Bioskop lokal dan independen perlu didukung dengan suplai film dan skema pendanaan khusus, misal melalui subsidi dari perolehan pajak hiburan atau tarif sensor, sehingga mereka bisa secara berkelanjutan mengembangkan basis penonton di luar Jabodetabek. Penayangan film Indonesia bisa didorong dengan sejenis insentif fiskal, alih-alih dengan kuota jam tayang. Pelindungan dan pengelolaan properti intelektual juga perlu diperluas sehingga turut mencakup beragam jenis dan bentuk film selain yang lumrah beredar di jaringan bioskop. Dengan begitu, sineas dari berbagai jenjang dan lingkar produksi bisa sama-sama berdaya, dan dalam jangka panjang bisa turut mendorong pengembangan platform dengan kuratorial spesifik. Idealnya, platform niche sejenis Viddsee, MUBI, DAFilms, atau Shudder dapat tumbuh di Indonesia seiring dengan konglomerasi macam Netflix dan Disney+.

Agenda jangka panjang yang perlu diseriusi segenap insan perfilman adalah revisi Undang-undang Film. Regulasi yang berlaku saat ini begitu didominasi oleh pasal-pasal larangan, sehingga tak jelas apa keberpihakannya terhadap sineas nasional, dan masih secara sempit mendefinisikan insan perfilman sebagai pelaku produksi, ketika ekosistemnya sendiri hidup dari pertautan berbagai bidang.

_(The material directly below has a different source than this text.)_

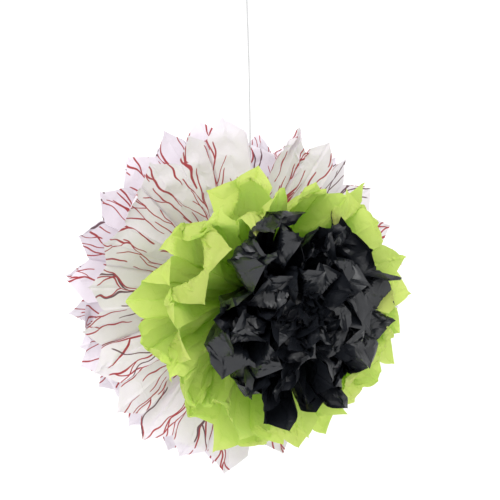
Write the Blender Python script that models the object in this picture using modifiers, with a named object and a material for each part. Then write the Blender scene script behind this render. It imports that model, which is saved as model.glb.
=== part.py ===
# A hanging tissue paper pom pom, made like an eyeball: a black middle, a green ring and a white back.
# Sheets of tissue are folded together into a narrow pleated bundle, a wire is tied round the middle of
# it, the ends are cut to points, and each sheet is then opened into two half fans and pulled up.
# The middle of the black cap faces -Y, the string goes up along +Z, and the origin is at the top of
# the string's loop, where the pom pom hangs. Metres and radians.

import math

import bmesh
import bpy
from mathutils import Vector

# The paper
PANELS = 12  # folded panels across each sheet
PANEL_WIDTH = 0.042
LEFT_REACH = 0.180  # from the tie to a petal's tip, on the -X side
RIGHT_REACH = 0.168  # the tie sits a little off the middle of the paper
TIP_DEPTH = PANEL_WIDTH / 2  # each panel's end is cut to a right-angled point
PAPER = 0.0006  # many times the thickness of tissue, so that each sheet is a solid
DEEPEST_PLEAT = 0.026  # the crumples of the inner sheets take up the rest of their width

# The bundle where the sheets are tied
HUB = Vector((0.004, 0.0, -0.338))  # the tie's centre, below the loop that the pom pom hangs from
SHEET_PITCH = 0.001  # from one sheet to the next, along Y
WAIST_HALF_HEIGHT = 0.005
WAIST_BEND = 0.005  # radius of the bend from one fan to the other
SEAM_HALF_GAP = 0.0018  # the string passes between the two fans
SEAM_ANGLE = math.radians(3)  # from the seam's plane to the first fold
PLEATS_START = 0.008
PLEATS_FULL = 0.050
PLEAT_GAUGE = 0.150  # the reach at which a panel's full width is kept

# The tie and the string
TIE_RADIUS = 0.0115
WIRE_RADIUS = 0.0006
STRING_RADIUS = 0.00075
CLEARANCE = 0.0003
KNOT_RADIUS = 0.0022
LOOP_HEIGHT = 0.026
LOOP_WIDTH = 0.009
STRING_STEP = 0.004

# Each sheet, front to back: name, colour, the angle from the front that it is opened to, and how much
# further it is opened on the -X side than straight up. All in degrees.
SHEETS = (
    ("black_sheet_1", "black", 9, 0),
    ("black_sheet_2", "black", 18, -1),
    ("black_sheet_3", "black", 27, -2),
    ("black_sheet_4", "black", 36, -3),
    ("green_sheet_1", "green", 46.5, 2.5),
    ("green_sheet_2", "green", 57, 3),
    ("white_sheet_1", "white", 84, 0),
    ("white_sheet_2", "white", 97, 0),
    ("white_sheet_3", "white", 109, 0),
    ("white_sheet_4", "white", 121, 0),
    ("white_sheet_5", "white", 133, 0),
    ("white_sheet_6", "white", 145, 0),
    ("white_sheet_7", "white", 158, 0),
    ("white_sheet_8", "white", 170, 0),
)

# Colour, roughness and metallic value of each material
FINISHES = {
    "black": ((0.012, 0.012, 0.015, 1), 0.45, 0),
    "green": ((0.38, 0.68, 0.05, 1), 0.7, 0),
    "white": ((0.82, 0.81, 0.82, 1), 0.7, 0),
    "wire": ((0.45, 0.45, 0.45, 1), 0.4, 1),
    "string": ((0.9, 0.9, 0.88, 1), 0.8, 0),
}


def clear_scene():
    for obj in list(bpy.data.objects):
        bpy.data.objects.remove(obj, do_unlink=True)


def make_materials():
    made = {}
    for name, (colour, roughness, metallic) in FINISHES.items():
        material = bpy.data.materials.new(name)
        material.use_nodes = True
        shader = material.node_tree.nodes["Principled BSDF"]
        shader.inputs["Base Color"].default_value = colour
        shader.inputs["Roughness"].default_value = roughness
        shader.inputs["Metallic"].default_value = metallic
        material.diffuse_color = colour
        made[name] = material
    return made


def add_object(name, data, material, collection):
    data.materials.append(material)
    obj = bpy.data.objects.new(name, data)
    collection.objects.link(obj)
    return obj


def reach(side, across):
    """From the tie to the cut edge, at across panels from the top of the sheet."""
    longest = LEFT_REACH if side < 0 else RIGHT_REACH
    from_middle = abs(2 * (across % 1) - 1)
    return longest - TIP_DEPTH * from_middle


def fan_angle(across):
    """The direction of a line from the tie, from nearly straight up to nearly straight down."""
    half_turn = math.pi / 2 - SEAM_ANGLE
    return half_turn * (1 - 2 * across / PANELS)


def pleat_swing(polar):
    """How far a fold swings either way from the sheet's own cone, as an angle."""
    arc = PLEAT_GAUGE * math.sin(polar) * (math.pi - 2 * SEAM_ANGLE) / PANELS
    depth = math.sqrt(max(PANEL_WIDTH**2 - arc**2, 0))
    return min(depth, DEEPEST_PLEAT) / 2 / PLEAT_GAUGE


def fold_side(across):
    """1 on the folds towards the front, -1 on those towards the back, and between them in a panel."""
    return 4 * abs(across / 2 % 1 - 0.5) - 1


def on_sheet(index, side, along, across):
    """Where a point of the flat sheet goes: side is -1 or 1, along is its distance from the tie."""
    polar, lean = (math.radians(value) for value in SHEETS[index][2:])
    fan = fan_angle(across)
    polar -= side * lean * math.cos(fan)
    if along > PLEATS_START:
        polar -= fold_side(across) * pleat_swing(polar)
    out = math.hypot(along, WAIST_BEND) - WAIST_BEND
    seam = SEAM_HALF_GAP * math.tanh(along / WAIST_BEND)
    x = side * (along * math.sin(polar) * math.cos(fan) + seam)
    y = SHEET_PITCH * (index - (len(SHEETS) - 1) / 2) - out * math.cos(polar)
    z = WAIST_HALF_HEIGHT * (1 - 2 * across / PANELS) + out * math.sin(polar) * math.sin(fan)
    return HUB + Vector((x, y, z))


def make_sheet(index, materials, collection):
    """A flat grid, two cells to a panel, folded into two fans and given its thickness."""
    name, colour = SHEETS[index][:2]
    rows = (0, PLEATS_START, PLEATS_FULL, None)
    cells_each_side = len(rows) - 1
    work = bmesh.new()
    bmesh.ops.create_grid(
        work, x_segments=2 * cells_each_side, y_segments=2 * PANELS, size=1
    )
    for vertex in work.verts:
        side = -1 if vertex.co.x < 0 else 1
        across = round(PANELS * (1 - vertex.co.y)) / 2
        row = rows[round(abs(vertex.co.x) * cells_each_side)]
        along = reach(side, across) if row is None else row
        vertex.co = on_sheet(index, side, along, across)
    data = bpy.data.meshes.new(name)
    work.to_mesh(data)
    work.free()
    sheet = add_object(name, data, materials[colour], collection)
    wall = sheet.modifiers.new("paper", "SOLIDIFY")
    wall.thickness = PAPER
    wall.offset = 0
    return sheet


def make_tube(name, points, radius, cyclic, material, collection, resolution=2):
    curve = bpy.data.curves.new(name, "CURVE")
    curve.dimensions = "3D"
    curve.bevel_depth = radius
    curve.bevel_resolution = resolution
    curve.use_fill_caps = not cyclic
    spline = curve.splines.new("POLY")
    spline.points.add(len(points) - 1)
    for point, place in zip(spline.points, points):
        point.co = (*place, 1)
    spline.use_cyclic_u = cyclic
    return add_object(name, curve, material, collection)


def make_tie(materials, collection):
    """The wire round the bundle, in the plane between the two fans."""
    count = 24
    ring = []
    for step in range(count):
        turn = math.tau * step / count
        ring.append(HUB + TIE_RADIUS * Vector((0, math.cos(turn), math.sin(turn))))
    make_tube("waist_tie", ring, WIRE_RADIUS, True, materials["wire"], collection)


def smooth_route(points, step):
    """Points about a step apart on a Catmull-Rom curve through the route's own points."""
    ends = [points[0] * 2 - points[1], *points, points[-1] * 2 - points[-2]]
    found = [points[0]]
    for a, b, c, d in zip(ends, ends[1:], ends[2:], ends[3:]):
        count = max(1, round((c - b).length / step))
        for index in range(1, count + 1):
            t = index / count
            found.append(
                0.5
                * (
                    2 * b
                    + (c - a) * t
                    + (2 * a - 5 * b + 4 * c - d) * t**2
                    + (3 * b - a - 3 * c + d) * t**3
                )
            )
    return found


def string_route():
    """The string's own points, up from the tie, through the seam and on to the knot under the loop."""
    start = HUB.z + TIE_RADIUS + WIRE_RADIUS + CLEARANCE + STRING_RADIUS
    end = -LOOP_HEIGHT - 2 * KNOT_RADIUS - CLEARANCE
    return [
        Vector((0.0040, 0.0000, start)),
        Vector((0.0040, 0.0000, -0.2900)),
        Vector((0.0040, 0.0000, -0.2500)),
        Vector((0.0041, 0.0000, -0.2100)),
        Vector((0.0041, 0.0001, -0.1750)),
        Vector((0.0038, 0.0004, -0.1450)),
        Vector((0.0032, 0.0006, -0.1150)),
        Vector((0.0022, 0.0005, -0.0850)),
        Vector((0.0010, 0.0002, -0.0560)),
        Vector((0.0000, 0.0000, end)),
    ]


def make_string(materials, collection):
    route = smooth_route(string_route(), STRING_STEP)
    make_tube(
        "hanging_string", route, STRING_RADIUS, False, materials["string"], collection
    )


def make_loop(materials, collection):
    """The string's end, turned back on itself above the knot, and the knot."""
    count = 26
    foot = -LOOP_HEIGHT - CLEARANCE / 2
    height = -STRING_RADIUS - (foot + STRING_RADIUS + CLEARANCE)
    loop = []
    for step in range(count):
        turn = math.tau * step / count
        rise = (1 - math.cos(turn)) / 2
        width = LOOP_WIDTH / 2 * math.sin(turn) * (0.55 + 0.45 * rise)
        loop.append(Vector((width, 0, -STRING_RADIUS - height * (1 - rise))))
    make_tube(
        "hanging_loop", loop, STRING_RADIUS, True, materials["string"], collection
    )
    work = bmesh.new()
    bmesh.ops.create_uvsphere(work, u_segments=12, v_segments=8, radius=KNOT_RADIUS)
    bmesh.ops.translate(work, verts=work.verts, vec=(0, 0, foot - KNOT_RADIUS))
    data = bpy.data.meshes.new("loop_knot")
    work.to_mesh(data)
    work.free()
    data.shade_smooth()
    add_object("loop_knot", data, materials["string"], collection)


def main():
    clear_scene()
    collection = bpy.data.collections.new("tissue_paper_pom_pom")
    bpy.context.scene.collection.children.link(collection)
    materials = make_materials()
    for index in range(len(SHEETS)):
        make_sheet(index, materials, collection)
    make_tie(materials, collection)
    make_string(materials, collection)
    make_loop(materials, collection)


main()
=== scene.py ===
import math

import bpy
import numpy as np
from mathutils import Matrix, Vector


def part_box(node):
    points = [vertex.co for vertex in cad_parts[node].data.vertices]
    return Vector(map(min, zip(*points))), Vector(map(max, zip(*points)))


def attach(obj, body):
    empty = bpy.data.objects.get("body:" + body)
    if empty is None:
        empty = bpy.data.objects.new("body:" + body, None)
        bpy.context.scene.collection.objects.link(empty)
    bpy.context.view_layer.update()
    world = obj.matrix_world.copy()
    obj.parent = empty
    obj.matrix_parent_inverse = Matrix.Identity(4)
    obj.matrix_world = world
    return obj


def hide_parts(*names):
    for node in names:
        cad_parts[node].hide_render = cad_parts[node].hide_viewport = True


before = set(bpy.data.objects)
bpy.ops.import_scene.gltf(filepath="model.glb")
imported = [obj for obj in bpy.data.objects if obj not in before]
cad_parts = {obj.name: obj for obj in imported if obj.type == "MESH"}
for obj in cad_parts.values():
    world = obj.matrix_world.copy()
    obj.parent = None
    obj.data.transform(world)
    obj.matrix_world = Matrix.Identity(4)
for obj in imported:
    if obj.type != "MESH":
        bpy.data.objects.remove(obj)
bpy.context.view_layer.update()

tieLow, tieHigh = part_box("waist_tie")
hub = (Vector(tieLow) + Vector(tieHigh)) / 2  # the middle of the pom pom, where its sheets are tied

sheetNames = {
    "black": [f"black_sheet_{n}" for n in range(1, 5)],
    "green": [f"green_sheet_{n}" for n in range(1, 3)],
    "white": [f"white_sheet_{n}" for n in range(1, 9)],
}
sheetOrder = [name for names in sheetNames.values() for name in names]  # front to back


# Camera and stage

view = {
    "azimuth": -21,  # degrees, from straight in front of the black cap
    "elevation": 8,
    "distance": 1.6,
    "widthSeen": 0.5,  # across the picture, at the middle of the pom pom
    "aimAbove": 0.042,  # the picture's middle is this far above the middle of the pom pom
}


def makeCamera():
    turn, rise = math.radians(view["azimuth"]), math.radians(view["elevation"])
    back = Vector((math.sin(turn) * math.cos(rise), -math.cos(turn) * math.cos(rise), math.sin(rise)))
    facing = back.to_track_quat("Z", "Y")
    up = facing @ Vector((0, 1, 0))
    data = bpy.data.cameras.new("camera")
    data.sensor_width = 36
    data.lens = data.sensor_width * view["distance"] / view["widthSeen"]
    camera = bpy.data.objects.new("camera", data)
    camera.location = hub + up * view["aimAbove"] + back * view["distance"]
    camera.rotation_euler = facing.to_euler()
    bpy.context.scene.collection.objects.link(camera)
    bpy.context.scene.camera = camera


makeCamera()

stage = {
    "floorBelow": 0.55,  # from the middle of the pom pom down to the floor
    "floorSize": 60,
    "roomLight": 1.11,
    "sunPower": 1.05,
    "sunSoftness": 35,  # degrees across
    "sunFrom": (-0.75, -1.0, 1.25),
}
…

Undang-undang Film juga sudah ketinggalan zaman. Ia disusun berdasarkan realitas pada 2009, ketika seluloid masih jadi standar industri nasional dan layanan streaming masih klangenan kalangan terbatas di belahan dunia lain. Regulasi perfilman nasional perlu diperbaharui dengan situasi terkini, disusun ulang dengan semangat penciptaan kemungkinan, dan diperkuat dengan insentif fiskal maupun nonfiskal melalui koordinasi lintas kementerian dan badan negara. Tidak hanya antara yang menangani kebudayaan dan ekonomi kreatif, tapi juga yang terkait urusan penanaman modal, pengarsipan, ekonomi negara, tata industri, politik luar negeri, pendataan statistik, hingga pemberantasan korupsi.

Tentu kita berharap yang terbaik. Semoga pandemi bisa segera reda, sehingga kita bisa kembali menonton bersama di bawah pancaran sinar proyektor. Krisis yang dialami bioskop sungguh benar adanya, dan penghidupan puluhan ribu orang turut terancam karenanya, tapi bukan berarti sama sekali tak ada harapan. Sebelumnya, kita bisa melahirkan generasi, industri, serta budaya sinema baru dari puing-puing yang berserakkan sepanjang 1990-an. Kebangkitan kedua, ketiga, keempat bukanlah hal baru bagi sinema Indonesia. Di tengah lilitan pandemi sekalipun, kita punya lebih banyak modal serta daya lenting yang lebih tinggi dibanding generasi terdahulu. Tantangan sesungguhnya adalah bagaimana kita bisa melahirkan kembali sinema Indonesia dengan pijakan yang lebih kokoh.